----- SUPPLIED MATERIAL
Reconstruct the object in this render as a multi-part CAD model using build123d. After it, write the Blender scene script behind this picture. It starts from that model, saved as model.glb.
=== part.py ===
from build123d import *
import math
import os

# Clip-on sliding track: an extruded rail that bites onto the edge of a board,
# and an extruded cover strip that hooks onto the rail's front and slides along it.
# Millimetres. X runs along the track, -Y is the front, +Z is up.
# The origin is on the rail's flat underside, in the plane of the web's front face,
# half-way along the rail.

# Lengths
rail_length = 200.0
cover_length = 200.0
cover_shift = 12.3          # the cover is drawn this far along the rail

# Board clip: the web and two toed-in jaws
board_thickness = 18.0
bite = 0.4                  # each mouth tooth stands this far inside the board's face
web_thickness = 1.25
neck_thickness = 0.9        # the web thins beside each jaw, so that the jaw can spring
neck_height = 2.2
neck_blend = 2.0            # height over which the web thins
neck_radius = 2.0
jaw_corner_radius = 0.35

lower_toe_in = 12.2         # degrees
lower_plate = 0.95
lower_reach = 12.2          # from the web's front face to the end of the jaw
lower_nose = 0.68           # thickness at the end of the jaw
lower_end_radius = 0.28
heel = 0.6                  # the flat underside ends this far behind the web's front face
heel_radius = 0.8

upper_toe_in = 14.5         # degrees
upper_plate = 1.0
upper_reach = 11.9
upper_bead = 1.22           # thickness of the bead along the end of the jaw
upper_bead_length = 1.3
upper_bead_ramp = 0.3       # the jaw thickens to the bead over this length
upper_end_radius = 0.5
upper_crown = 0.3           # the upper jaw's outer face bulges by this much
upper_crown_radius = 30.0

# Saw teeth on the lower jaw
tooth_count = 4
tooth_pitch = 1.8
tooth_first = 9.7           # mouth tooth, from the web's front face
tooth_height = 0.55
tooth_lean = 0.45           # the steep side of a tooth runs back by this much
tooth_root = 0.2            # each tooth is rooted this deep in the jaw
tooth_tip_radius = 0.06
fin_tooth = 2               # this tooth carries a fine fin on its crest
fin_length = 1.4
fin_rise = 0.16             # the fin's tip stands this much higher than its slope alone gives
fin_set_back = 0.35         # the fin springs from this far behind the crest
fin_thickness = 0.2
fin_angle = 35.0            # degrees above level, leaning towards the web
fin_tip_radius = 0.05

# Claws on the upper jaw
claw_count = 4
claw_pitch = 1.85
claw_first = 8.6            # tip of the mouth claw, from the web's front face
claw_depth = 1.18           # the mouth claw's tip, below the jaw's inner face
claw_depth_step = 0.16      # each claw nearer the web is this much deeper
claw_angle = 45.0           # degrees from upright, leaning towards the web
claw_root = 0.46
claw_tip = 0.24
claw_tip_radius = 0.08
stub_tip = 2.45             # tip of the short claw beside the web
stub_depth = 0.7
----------
== WORK TO BE COMPLETED ==
Write out exactly the lines from the start of the material through the line with "cover_shift = 12.3". No other output is expected.

== EXERCISE OUTPUT ==
Reconstruct the object in this render as a multi-part CAD model using build123d. After it, write the Blender scene script behind this picture. It starts from that model, saved as model.glb.
=== part.py ===
from build123d import *
import math
import os

# Clip-on sliding track: an extruded rail that bites onto the edge of a board,
# and an extruded cover strip that hooks onto the rail's front and slides along it.
# Millimetres. X runs along the track, -Y is the front, +Z is up.
# The origin is on the rail's flat underside, in the plane of the web's front face,
# half-way along the rail.

# Lengths
rail_length = 200.0
cover_length = 200.0
cover_shift = 12.3          # the cover is drawn this far along the rail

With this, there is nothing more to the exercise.